What you are asked to do: Write the listing out again, all of it, word for word.
## Begin
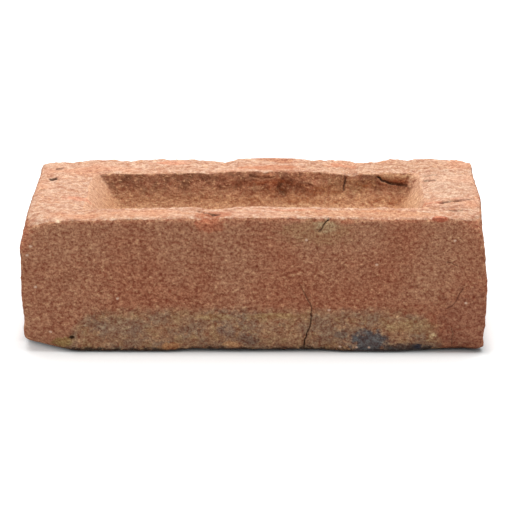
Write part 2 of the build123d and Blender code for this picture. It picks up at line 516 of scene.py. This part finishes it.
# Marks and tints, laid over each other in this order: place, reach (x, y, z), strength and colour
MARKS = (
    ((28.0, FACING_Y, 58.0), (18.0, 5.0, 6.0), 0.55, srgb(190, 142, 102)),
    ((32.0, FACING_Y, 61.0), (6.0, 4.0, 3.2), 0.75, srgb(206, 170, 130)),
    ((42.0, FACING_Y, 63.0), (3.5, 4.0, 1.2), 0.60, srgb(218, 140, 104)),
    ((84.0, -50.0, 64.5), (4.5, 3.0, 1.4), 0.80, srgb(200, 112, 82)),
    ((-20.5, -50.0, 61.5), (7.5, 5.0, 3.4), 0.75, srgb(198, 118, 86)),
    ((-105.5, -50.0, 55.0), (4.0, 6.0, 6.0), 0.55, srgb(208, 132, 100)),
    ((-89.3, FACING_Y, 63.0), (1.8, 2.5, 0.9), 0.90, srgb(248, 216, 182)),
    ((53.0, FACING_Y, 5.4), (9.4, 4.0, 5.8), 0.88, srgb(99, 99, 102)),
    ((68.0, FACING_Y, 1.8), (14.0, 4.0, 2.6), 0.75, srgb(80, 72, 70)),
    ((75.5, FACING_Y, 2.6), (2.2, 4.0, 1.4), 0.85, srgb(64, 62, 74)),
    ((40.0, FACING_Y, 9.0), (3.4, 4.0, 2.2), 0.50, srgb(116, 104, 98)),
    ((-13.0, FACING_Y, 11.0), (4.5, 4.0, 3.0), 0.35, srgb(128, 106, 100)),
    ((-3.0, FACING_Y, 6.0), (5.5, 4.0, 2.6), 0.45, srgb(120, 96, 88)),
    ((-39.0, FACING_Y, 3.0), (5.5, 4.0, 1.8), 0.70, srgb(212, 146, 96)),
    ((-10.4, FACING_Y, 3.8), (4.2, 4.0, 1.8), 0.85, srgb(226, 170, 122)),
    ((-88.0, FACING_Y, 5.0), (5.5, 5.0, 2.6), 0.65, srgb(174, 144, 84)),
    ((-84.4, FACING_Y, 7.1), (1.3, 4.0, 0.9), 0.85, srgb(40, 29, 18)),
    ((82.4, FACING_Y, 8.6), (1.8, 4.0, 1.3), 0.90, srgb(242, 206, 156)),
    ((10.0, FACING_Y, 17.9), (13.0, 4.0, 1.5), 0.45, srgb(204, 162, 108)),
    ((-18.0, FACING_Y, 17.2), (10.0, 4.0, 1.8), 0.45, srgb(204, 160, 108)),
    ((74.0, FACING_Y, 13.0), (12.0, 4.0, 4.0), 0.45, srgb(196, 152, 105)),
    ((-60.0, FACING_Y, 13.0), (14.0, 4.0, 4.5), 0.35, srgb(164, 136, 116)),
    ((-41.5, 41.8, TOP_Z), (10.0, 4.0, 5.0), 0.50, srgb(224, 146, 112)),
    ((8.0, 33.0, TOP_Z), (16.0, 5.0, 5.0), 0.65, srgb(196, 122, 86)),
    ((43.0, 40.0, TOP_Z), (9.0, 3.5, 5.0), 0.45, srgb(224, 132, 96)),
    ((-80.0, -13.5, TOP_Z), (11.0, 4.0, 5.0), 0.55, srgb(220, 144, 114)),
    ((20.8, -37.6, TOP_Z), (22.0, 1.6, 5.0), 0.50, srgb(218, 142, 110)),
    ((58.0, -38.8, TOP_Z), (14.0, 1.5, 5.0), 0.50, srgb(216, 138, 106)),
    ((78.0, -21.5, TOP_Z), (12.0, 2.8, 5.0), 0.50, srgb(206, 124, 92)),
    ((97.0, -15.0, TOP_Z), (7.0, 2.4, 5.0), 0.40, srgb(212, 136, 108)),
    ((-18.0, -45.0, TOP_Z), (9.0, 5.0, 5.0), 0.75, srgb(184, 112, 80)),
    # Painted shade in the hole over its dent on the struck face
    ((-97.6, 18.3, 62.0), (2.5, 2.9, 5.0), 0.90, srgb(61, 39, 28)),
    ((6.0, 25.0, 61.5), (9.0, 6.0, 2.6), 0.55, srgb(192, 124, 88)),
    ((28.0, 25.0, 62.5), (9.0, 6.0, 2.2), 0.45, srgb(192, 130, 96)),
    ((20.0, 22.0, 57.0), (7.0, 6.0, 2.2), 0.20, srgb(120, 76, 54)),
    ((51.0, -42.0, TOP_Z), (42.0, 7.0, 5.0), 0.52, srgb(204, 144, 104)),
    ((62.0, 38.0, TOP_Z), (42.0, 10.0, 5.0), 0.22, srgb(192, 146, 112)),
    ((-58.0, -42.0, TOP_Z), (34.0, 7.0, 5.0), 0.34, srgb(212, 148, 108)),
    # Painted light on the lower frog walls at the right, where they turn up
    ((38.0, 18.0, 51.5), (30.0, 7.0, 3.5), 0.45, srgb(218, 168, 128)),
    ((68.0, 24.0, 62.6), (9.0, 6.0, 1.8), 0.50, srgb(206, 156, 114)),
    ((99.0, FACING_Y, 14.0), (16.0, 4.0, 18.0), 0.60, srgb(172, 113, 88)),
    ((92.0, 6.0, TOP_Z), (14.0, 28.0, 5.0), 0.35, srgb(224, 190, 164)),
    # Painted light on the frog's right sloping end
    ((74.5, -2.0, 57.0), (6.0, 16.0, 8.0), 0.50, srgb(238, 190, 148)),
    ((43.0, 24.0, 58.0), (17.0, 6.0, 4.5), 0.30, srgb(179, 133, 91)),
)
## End
Response to the exercise:
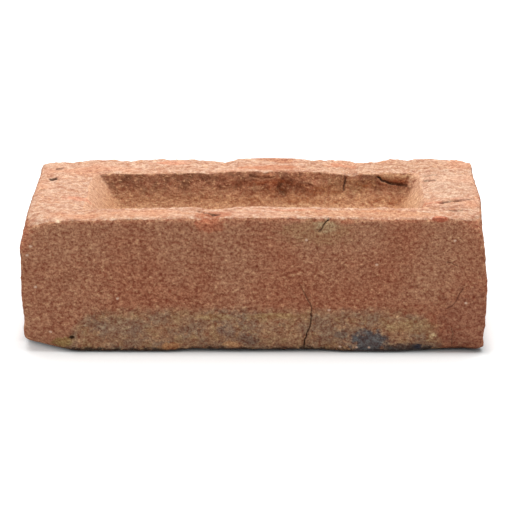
Write part 2 of the build123d and Blender code for this picture. It picks up at line 516 of scene.py. This part finishes it.
# Marks and tints, laid over each other in this order: place, reach (x, y, z), strength and colour
MARKS = (
    ((28.0, FACING_Y, 58.0), (18.0, 5.0, 6.0), 0.55, srgb(190, 142, 102)),
    ((32.0, FACING_Y, 61.0), (6.0, 4.0, 3.2), 0.75, srgb(206, 170, 130)),
    ((42.0, FACING_Y, 63.0), (3.5, 4.0, 1.2), 0.60, srgb(218, 140, 104)),
    ((84.0, -50.0, 64.5), (4.5, 3.0, 1.4), 0.80, srgb(200, 112, 82)),
    ((-20.5, -50.0, 61.5), (7.5, 5.0, 3.4), 0.75, srgb(198, 118, 86)),
    ((-105.5, -50.0, 55.0), (4.0, 6.0, 6.0), 0.55, srgb(208, 132, 100)),
    ((-89.3, FACING_Y, 63.0), (1.8, 2.5, 0.9), 0.90, srgb(248, 216, 182)),
    ((53.0, FACING_Y, 5.4), (9.4, 4.0, 5.8), 0.88, srgb(99, 99, 102)),
    ((68.0, FACING_Y, 1.8), (14.0, 4.0, 2.6), 0.75, srgb(80, 72, 70)),
    ((75.5, FACING_Y, 2.6), (2.2, 4.0, 1.4), 0.85, srgb(64, 62, 74)),
    ((40.0, FACING_Y, 9.0), (3.4, 4.0, 2.2), 0.50, srgb(116, 104, 98)),
    ((-13.0, FACING_Y, 11.0), (4.5, 4.0, 3.0), 0.35, srgb(128, 106, 100)),
    ((-3.0, FACING_Y, 6.0), (5.5, 4.0, 2.6), 0.45, srgb(120, 96, 88)),
    ((-39.0, FACING_Y, 3.0), (5.5, 4.0, 1.8), 0.70, srgb(212, 146, 96)),
    ((-10.4, FACING_Y, 3.8), (4.2, 4.0, 1.8), 0.85, srgb(226, 170, 122)),
    ((-88.0, FACING_Y, 5.0), (5.5, 5.0, 2.6), 0.65, srgb(174, 144, 84)),
    ((-84.4, FACING_Y, 7.1), (1.3, 4.0, 0.9), 0.85, srgb(40, 29, 18)),
    ((82.4, FACING_Y, 8.6), (1.8, 4.0, 1.3), 0.90, srgb(242, 206, 156)),
    ((10.0, FACING_Y, 17.9), (13.0, 4.0, 1.5), 0.45, srgb(204, 162, 108)),
    ((-18.0, FACING_Y, 17.2), (10.0, 4.0, 1.8), 0.45, srgb(204, 160, 108)),
    ((74.0, FACING_Y, 13.0), (12.0, 4.0, 4.0), 0.45, srgb(196, 152, 105)),
    ((-60.0, FACING_Y, 13.0), (14.0, 4.0, 4.5), 0.35, srgb(164, 136, 116)),
    ((-41.5, 41.8, TOP_Z), (10.0, 4.0, 5.0), 0.50, srgb(224, 146, 112)),
    ((8.0, 33.0, TOP_Z), (16.0, 5.0, 5.0), 0.65, srgb(196, 122, 86)),
    ((43.0, 40.0, TOP_Z), (9.0, 3.5, 5.0), 0.45, srgb(224, 132, 96)),
    ((-80.0, -13.5, TOP_Z), (11.0, 4.0, 5.0), 0.55, srgb(220, 144, 114)),
    ((20.8, -37.6, TOP_Z), (22.0, 1.6, 5.0), 0.50, srgb(218, 142, 110)),
    ((58.0, -38.8, TOP_Z), (14.0, 1.5, 5.0), 0.50, srgb(216, 138, 106)),
    ((78.0, -21.5, TOP_Z), (12.0, 2.8, 5.0), 0.50, srgb(206, 124, 92)),
    ((97.0, -15.0, TOP_Z), (7.0, 2.4, 5.0), 0.40, srgb(212, 136, 108)),
    ((-18.0, -45.0, TOP_Z), (9.0, 5.0, 5.0), 0.75, srgb(184, 112, 80)),
    # Painted shade in the hole over its dent on the struck face
    ((-97.6, 18.3, 62.0), (2.5, 2.9, 5.0), 0.90, srgb(61, 39, 28)),
    ((6.0, 25.0, 61.5), (9.0, 6.0, 2.6), 0.55, srgb(192, 124, 88)),
    ((28.0, 25.0, 62.5), (9.0, 6.0, 2.2), 0.45, srgb(192, 130, 96)),
    ((20.0, 22.0, 57.0), (7.0, 6.0, 2.2), 0.20, srgb(120, 76, 54)),
    ((51.0, -42.0, TOP_Z), (42.0, 7.0, 5.0), 0.52, srgb(204, 144, 104)),
    ((62.0, 38.0, TOP_Z), (42.0, 10.0, 5.0), 0.22, srgb(192, 146, 112)),
    ((-58.0, -42.0, TOP_Z), (34.0, 7.0, 5.0), 0.34, srgb(212, 148, 108)),
    # Painted light on the lower frog walls at the right, where they turn up
    ((38.0, 18.0, 51.5), (30.0, 7.0, 3.5), 0.45, srgb(218, 168, 128)),
    ((68.0, 24.0, 62.6), (9.0, 6.0, 1.8), 0.50, srgb(206, 156, 114)),
    ((99.0, FACING_Y, 14.0), (16.0, 4.0, 18.0), 0.60, srgb(172, 113, 88)),
    ((92.0, 6.0, TOP_Z), (14.0, 28.0, 5.0), 0.35, srgb(224, 190, 164)),
    # Painted light on the frog's right sloping end
    ((74.5, -2.0, 57.0), (6.0, 16.0, 8.0), 0.50, srgb(238, 190, 148)),
    ((43.0, 24.0, 58.0), (17.0, 6.0, 4.5), 0.30, srgb(179, 133, 91)),
)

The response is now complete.